====== Given data ======
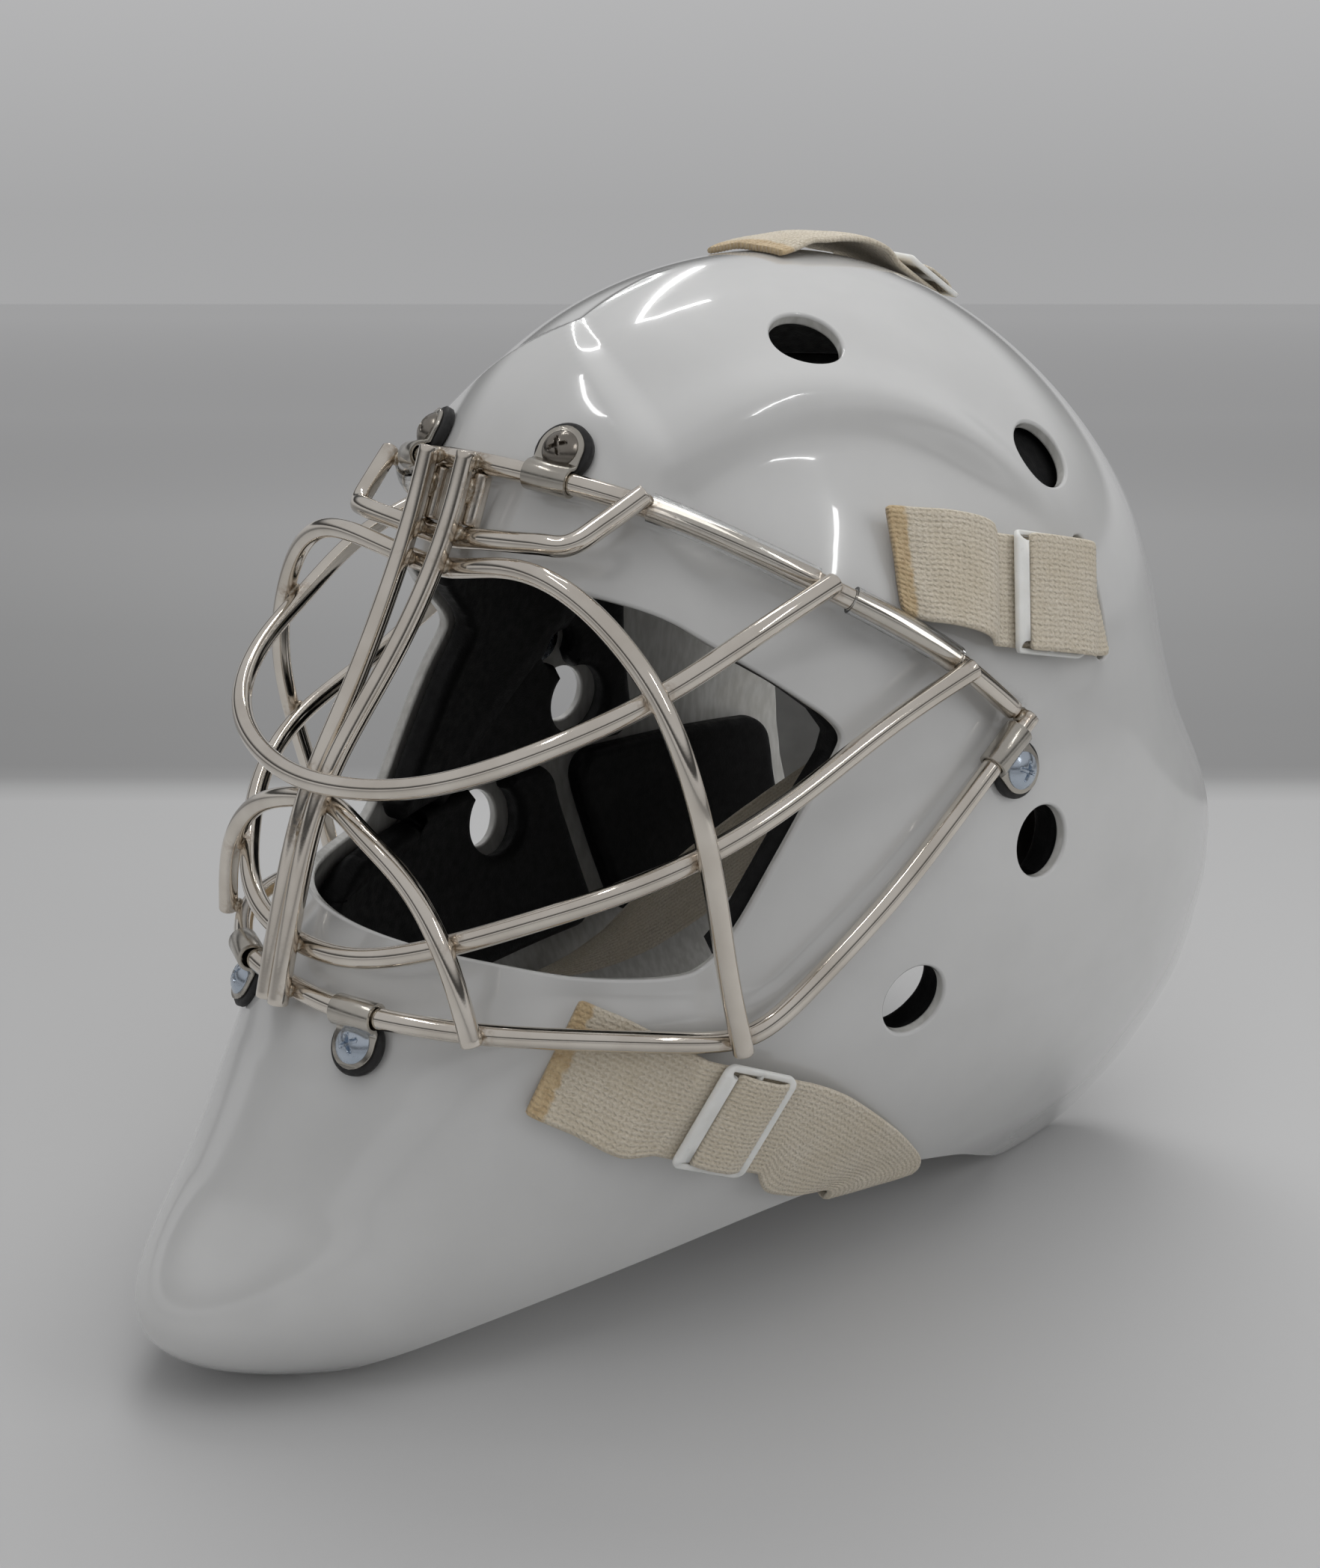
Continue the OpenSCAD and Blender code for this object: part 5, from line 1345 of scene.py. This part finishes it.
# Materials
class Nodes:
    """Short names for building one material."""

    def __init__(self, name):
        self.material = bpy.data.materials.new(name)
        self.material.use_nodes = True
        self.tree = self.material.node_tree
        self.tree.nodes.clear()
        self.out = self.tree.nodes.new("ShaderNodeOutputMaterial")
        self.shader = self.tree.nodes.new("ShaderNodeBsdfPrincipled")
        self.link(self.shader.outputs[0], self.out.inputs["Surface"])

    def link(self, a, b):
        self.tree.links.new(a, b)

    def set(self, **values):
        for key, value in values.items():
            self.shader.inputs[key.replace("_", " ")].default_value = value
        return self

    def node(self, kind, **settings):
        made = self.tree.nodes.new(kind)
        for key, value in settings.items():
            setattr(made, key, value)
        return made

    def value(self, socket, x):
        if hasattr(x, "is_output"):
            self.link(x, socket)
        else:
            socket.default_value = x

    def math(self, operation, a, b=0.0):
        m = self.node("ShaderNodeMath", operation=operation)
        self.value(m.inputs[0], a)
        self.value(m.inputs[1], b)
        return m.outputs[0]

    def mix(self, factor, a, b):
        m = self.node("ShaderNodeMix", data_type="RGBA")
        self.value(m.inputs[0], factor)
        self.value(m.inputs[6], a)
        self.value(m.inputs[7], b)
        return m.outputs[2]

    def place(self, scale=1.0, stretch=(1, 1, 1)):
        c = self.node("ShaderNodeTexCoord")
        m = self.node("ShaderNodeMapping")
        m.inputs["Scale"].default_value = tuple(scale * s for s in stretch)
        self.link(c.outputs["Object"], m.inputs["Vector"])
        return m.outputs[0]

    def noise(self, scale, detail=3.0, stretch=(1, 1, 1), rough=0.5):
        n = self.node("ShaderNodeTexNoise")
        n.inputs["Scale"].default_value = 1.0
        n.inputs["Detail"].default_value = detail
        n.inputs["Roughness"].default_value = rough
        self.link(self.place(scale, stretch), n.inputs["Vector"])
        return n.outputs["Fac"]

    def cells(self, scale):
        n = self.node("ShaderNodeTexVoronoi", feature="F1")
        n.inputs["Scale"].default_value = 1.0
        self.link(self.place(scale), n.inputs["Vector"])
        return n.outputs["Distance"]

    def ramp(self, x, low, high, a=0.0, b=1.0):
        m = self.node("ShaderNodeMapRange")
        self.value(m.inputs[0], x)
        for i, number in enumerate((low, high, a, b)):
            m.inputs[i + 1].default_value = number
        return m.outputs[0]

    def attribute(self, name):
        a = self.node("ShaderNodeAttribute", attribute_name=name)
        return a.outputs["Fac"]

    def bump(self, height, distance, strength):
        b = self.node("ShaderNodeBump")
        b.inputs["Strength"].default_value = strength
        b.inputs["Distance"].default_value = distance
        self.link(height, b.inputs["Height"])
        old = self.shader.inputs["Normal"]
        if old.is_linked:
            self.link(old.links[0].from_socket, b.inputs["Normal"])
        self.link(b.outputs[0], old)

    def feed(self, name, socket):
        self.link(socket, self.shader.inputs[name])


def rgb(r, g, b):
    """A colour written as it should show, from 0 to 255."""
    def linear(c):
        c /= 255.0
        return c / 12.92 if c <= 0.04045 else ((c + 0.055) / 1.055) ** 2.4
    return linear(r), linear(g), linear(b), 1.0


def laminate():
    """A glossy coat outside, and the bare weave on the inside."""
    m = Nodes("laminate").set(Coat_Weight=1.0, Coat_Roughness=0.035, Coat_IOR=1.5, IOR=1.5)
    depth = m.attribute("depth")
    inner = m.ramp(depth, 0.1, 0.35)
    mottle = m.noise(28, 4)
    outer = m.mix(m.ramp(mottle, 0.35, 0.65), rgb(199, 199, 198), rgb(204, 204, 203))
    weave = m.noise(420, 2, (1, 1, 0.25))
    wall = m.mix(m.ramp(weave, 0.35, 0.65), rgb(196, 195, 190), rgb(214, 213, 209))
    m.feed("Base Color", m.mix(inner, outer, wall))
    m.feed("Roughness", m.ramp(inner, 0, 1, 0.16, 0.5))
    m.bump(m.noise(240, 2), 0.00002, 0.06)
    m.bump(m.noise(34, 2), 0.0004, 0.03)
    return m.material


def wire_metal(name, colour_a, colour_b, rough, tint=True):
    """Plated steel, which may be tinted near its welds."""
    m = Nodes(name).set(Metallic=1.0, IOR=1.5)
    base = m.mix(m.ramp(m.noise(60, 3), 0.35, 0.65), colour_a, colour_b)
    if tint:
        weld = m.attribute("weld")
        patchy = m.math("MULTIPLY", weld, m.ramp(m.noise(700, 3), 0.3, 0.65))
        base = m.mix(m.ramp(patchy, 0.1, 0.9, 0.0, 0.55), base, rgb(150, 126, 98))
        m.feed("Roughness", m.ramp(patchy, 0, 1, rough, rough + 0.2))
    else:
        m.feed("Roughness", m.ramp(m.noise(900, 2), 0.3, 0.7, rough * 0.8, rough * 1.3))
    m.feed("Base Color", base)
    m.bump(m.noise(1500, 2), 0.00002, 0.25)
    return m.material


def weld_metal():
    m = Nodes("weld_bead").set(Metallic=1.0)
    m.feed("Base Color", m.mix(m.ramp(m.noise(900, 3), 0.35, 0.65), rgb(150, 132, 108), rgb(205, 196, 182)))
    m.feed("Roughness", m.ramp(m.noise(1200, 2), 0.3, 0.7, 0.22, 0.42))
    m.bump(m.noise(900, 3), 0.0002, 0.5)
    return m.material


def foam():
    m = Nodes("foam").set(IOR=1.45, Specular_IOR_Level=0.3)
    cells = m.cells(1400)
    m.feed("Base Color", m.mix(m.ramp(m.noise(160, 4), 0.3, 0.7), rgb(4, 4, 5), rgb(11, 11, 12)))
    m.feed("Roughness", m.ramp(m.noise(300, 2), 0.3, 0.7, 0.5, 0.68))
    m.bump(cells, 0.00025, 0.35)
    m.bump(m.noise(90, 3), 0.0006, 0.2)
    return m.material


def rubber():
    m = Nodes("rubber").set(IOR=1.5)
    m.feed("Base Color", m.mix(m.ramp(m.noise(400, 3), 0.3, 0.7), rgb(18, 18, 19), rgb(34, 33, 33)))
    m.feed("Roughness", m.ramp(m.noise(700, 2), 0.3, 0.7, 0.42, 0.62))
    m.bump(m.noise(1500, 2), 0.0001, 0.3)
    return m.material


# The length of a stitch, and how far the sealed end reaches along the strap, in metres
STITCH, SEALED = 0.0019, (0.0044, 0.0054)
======
*Task*. Reproduce the full listing exactly.

*Solution for this problem*.
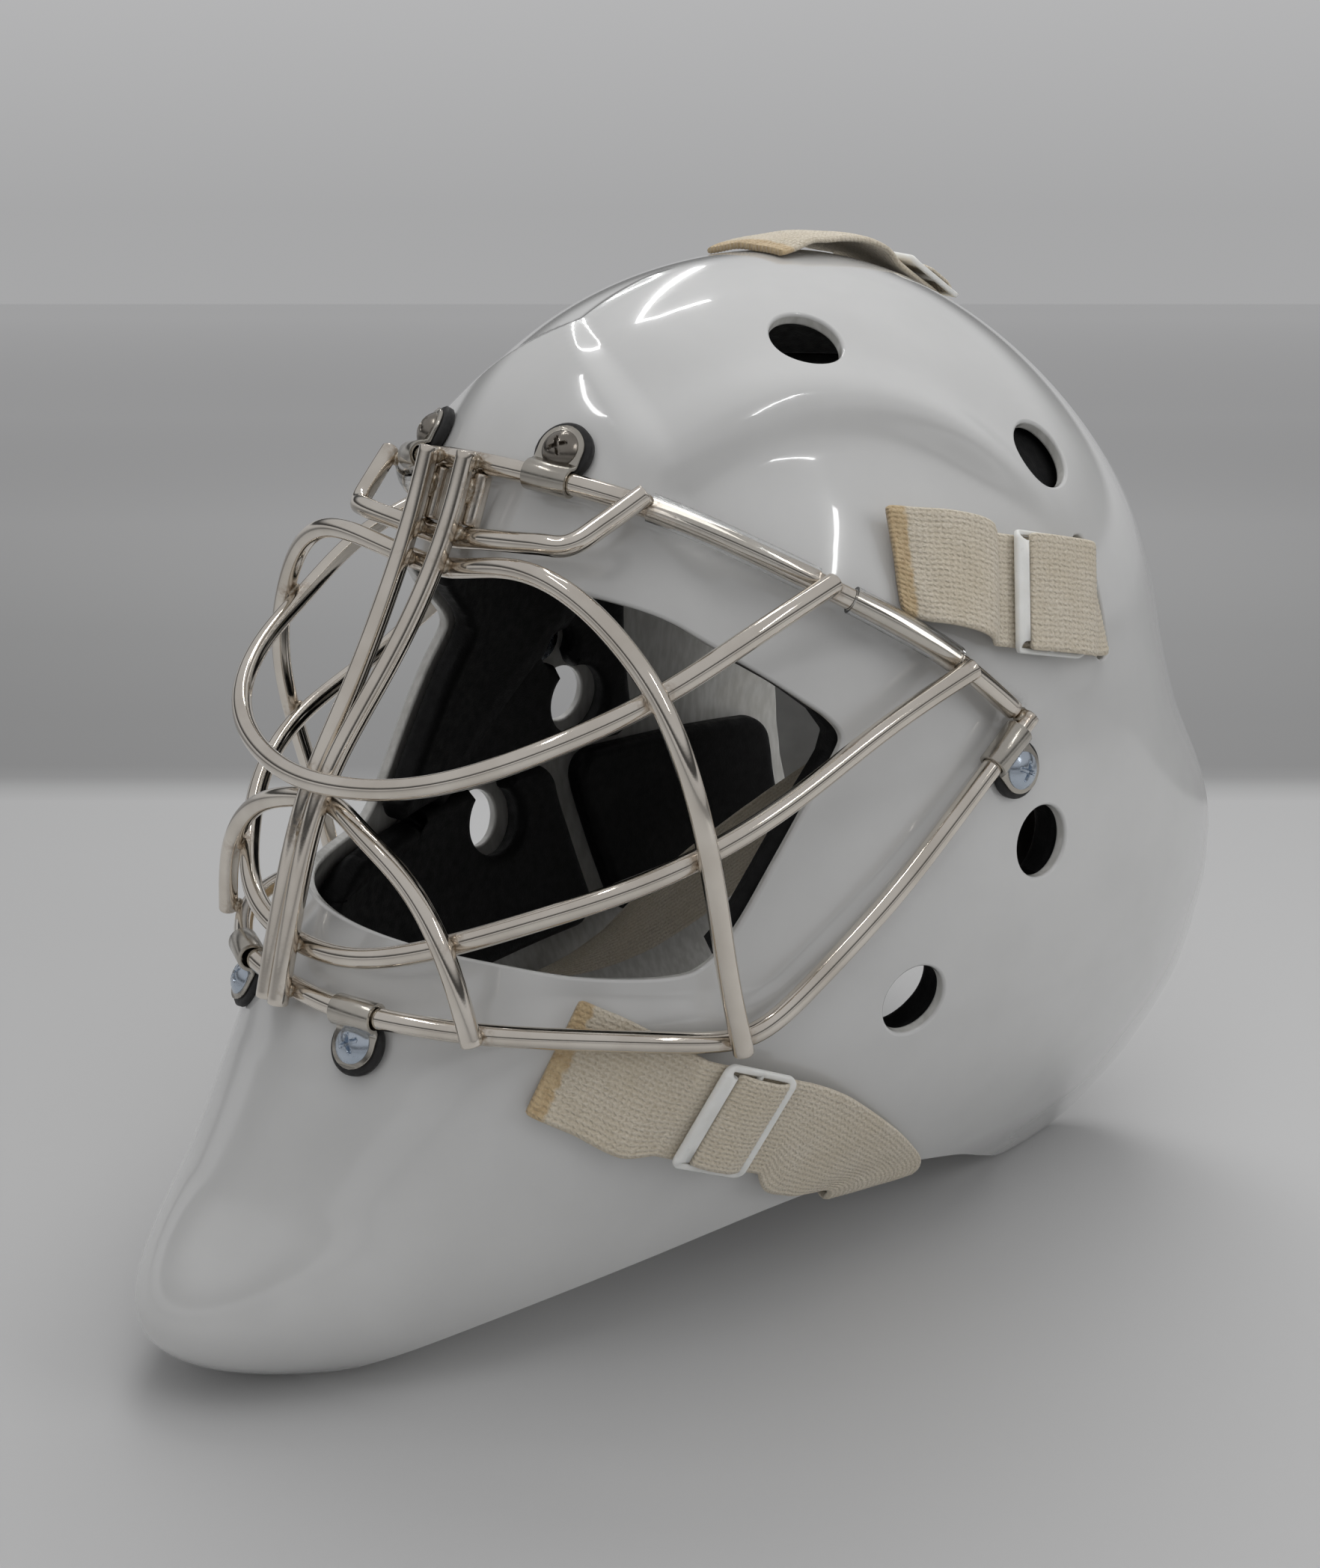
Continue the OpenSCAD and Blender code for this object: part 5, from line 1345 of scene.py. This part finishes it.
# Materials
class Nodes:
    """Short names for building one material."""

    def __init__(self, name):
        self.material = bpy.data.materials.new(name)
        self.material.use_nodes = True
        self.tree = self.material.node_tree
        self.tree.nodes.clear()
        self.out = self.tree.nodes.new("ShaderNodeOutputMaterial")
        self.shader = self.tree.nodes.new("ShaderNodeBsdfPrincipled")
        self.link(self.shader.outputs[0], self.out.inputs["Surface"])

    def link(self, a, b):
        self.tree.links.new(a, b)

    def set(self, **values):
        for key, value in values.items():
            self.shader.inputs[key.replace("_", " ")].default_value = value
        return self

    def node(self, kind, **settings):
        made = self.tree.nodes.new(kind)
        for key, value in settings.items():
            setattr(made, key, value)
        return made

    def value(self, socket, x):
        if hasattr(x, "is_output"):
            self.link(x, socket)
        else:
            socket.default_value = x

    def math(self, operation, a, b=0.0):
        m = self.node("ShaderNodeMath", operation=operation)
        self.value(m.inputs[0], a)
        self.value(m.inputs[1], b)
        return m.outputs[0]

    def mix(self, factor, a, b):
        m = self.node("ShaderNodeMix", data_type="RGBA")
        self.value(m.inputs[0], factor)
        self.value(m.inputs[6], a)
        self.value(m.inputs[7], b)
        return m.outputs[2]

    def place(self, scale=1.0, stretch=(1, 1, 1)):
        c = self.node("ShaderNodeTexCoord")
        m = self.node("ShaderNodeMapping")
        m.inputs["Scale"].default_value = tuple(scale * s for s in stretch)
        self.link(c.outputs["Object"], m.inputs["Vector"])
        return m.outputs[0]

    def noise(self, scale, detail=3.0, stretch=(1, 1, 1), rough=0.5):
        n = self.node("ShaderNodeTexNoise")
        n.inputs["Scale"].default_value = 1.0
        n.inputs["Detail"].default_value = detail
        n.inputs["Roughness"].default_value = rough
        self.link(self.place(scale, stretch), n.inputs["Vector"])
        return n.outputs["Fac"]

    def cells(self, scale):
        n = self.node("ShaderNodeTexVoronoi", feature="F1")
        n.inputs["Scale"].default_value = 1.0
        self.link(self.place(scale), n.inputs["Vector"])
        return n.outputs["Distance"]

    def ramp(self, x, low, high, a=0.0, b=1.0):
        m = self.node("ShaderNodeMapRange")
        self.value(m.inputs[0], x)
        for i, number in enumerate((low, high, a, b)):
            m.inputs[i + 1].default_value = number
        return m.outputs[0]

    def attribute(self, name):
        a = self.node("ShaderNodeAttribute", attribute_name=name)
        return a.outputs["Fac"]

    def bump(self, height, distance, strength):
        b = self.node("ShaderNodeBump")
        b.inputs["Strength"].default_value = strength
        b.inputs["Distance"].default_value = distance
        self.link(height, b.inputs["Height"])
        old = self.shader.inputs["Normal"]
        if old.is_linked:
            self.link(old.links[0].from_socket, b.inputs["Normal"])
        self.link(b.outputs[0], old)

    def feed(self, name, socket):
        self.link(socket, self.shader.inputs[name])


def rgb(r, g, b):
    """A colour written as it should show, from 0 to 255."""
    def linear(c):
        c /= 255.0
        return c / 12.92 if c <= 0.04045 else ((c + 0.055) / 1.055) ** 2.4
    return linear(r), linear(g), linear(b), 1.0


def laminate():
    """A glossy coat outside, and the bare weave on the inside."""
    m = Nodes("laminate").set(Coat_Weight=1.0, Coat_Roughness=0.035, Coat_IOR=1.5, IOR=1.5)
    depth = m.attribute("depth")
    inner = m.ramp(depth, 0.1, 0.35)
    mottle = m.noise(28, 4)
    outer = m.mix(m.ramp(mottle, 0.35, 0.65), rgb(199, 199, 198), rgb(204, 204, 203))
    weave = m.noise(420, 2, (1, 1, 0.25))
    wall = m.mix(m.ramp(weave, 0.35, 0.65), rgb(196, 195, 190), rgb(214, 213, 209))
    m.feed("Base Color", m.mix(inner, outer, wall))
    m.feed("Roughness", m.ramp(inner, 0, 1, 0.16, 0.5))
    m.bump(m.noise(240, 2), 0.00002, 0.06)
    m.bump(m.noise(34, 2), 0.0004, 0.03)
    return m.material


def wire_metal(name, colour_a, colour_b, rough, tint=True):
    """Plated steel, which may be tinted near its welds."""
    m = Nodes(name).set(Metallic=1.0, IOR=1.5)
    base = m.mix(m.ramp(m.noise(60, 3), 0.35, 0.65), colour_a, colour_b)
    if tint:
        weld = m.attribute("weld")
        patchy = m.math("MULTIPLY", weld, m.ramp(m.noise(700, 3), 0.3, 0.65))
        base = m.mix(m.ramp(patchy, 0.1, 0.9, 0.0, 0.55), base, rgb(150, 126, 98))
        m.feed("Roughness", m.ramp(patchy, 0, 1, rough, rough + 0.2))
    else:
        m.feed("Roughness", m.ramp(m.noise(900, 2), 0.3, 0.7, rough * 0.8, rough * 1.3))
    m.feed("Base Color", base)
    m.bump(m.noise(1500, 2), 0.00002, 0.25)
    return m.material


def weld_metal():
    m = Nodes("weld_bead").set(Metallic=1.0)
    m.feed("Base Color", m.mix(m.ramp(m.noise(900, 3), 0.35, 0.65), rgb(150, 132, 108), rgb(205, 196, 182)))
    m.feed("Roughness", m.ramp(m.noise(1200, 2), 0.3, 0.7, 0.22, 0.42))
    m.bump(m.noise(900, 3), 0.0002, 0.5)
    return m.material


def foam():
    m = Nodes("foam").set(IOR=1.45, Specular_IOR_Level=0.3)
    cells = m.cells(1400)
    m.feed("Base Color", m.mix(m.ramp(m.noise(160, 4), 0.3, 0.7), rgb(4, 4, 5), rgb(11, 11, 12)))
    m.feed("Roughness", m.ramp(m.noise(300, 2), 0.3, 0.7, 0.5, 0.68))
    m.bump(cells, 0.00025, 0.35)
    m.bump(m.noise(90, 3), 0.0006, 0.2)
    return m.material


def rubber():
    m = Nodes("rubber").set(IOR=1.5)
    m.feed("Base Color", m.mix(m.ramp(m.noise(400, 3), 0.3, 0.7), rgb(18, 18, 19), rgb(34, 33, 33)))
    m.feed("Roughness", m.ramp(m.noise(700, 2), 0.3, 0.7, 0.42, 0.62))
    m.bump(m.noise(1500, 2), 0.0001, 0.3)
    return m.material


# The length of a stitch, and how far the sealed end reaches along the strap, in metres
STITCH, SEALED = 0.0019, (0.0044, 0.0054)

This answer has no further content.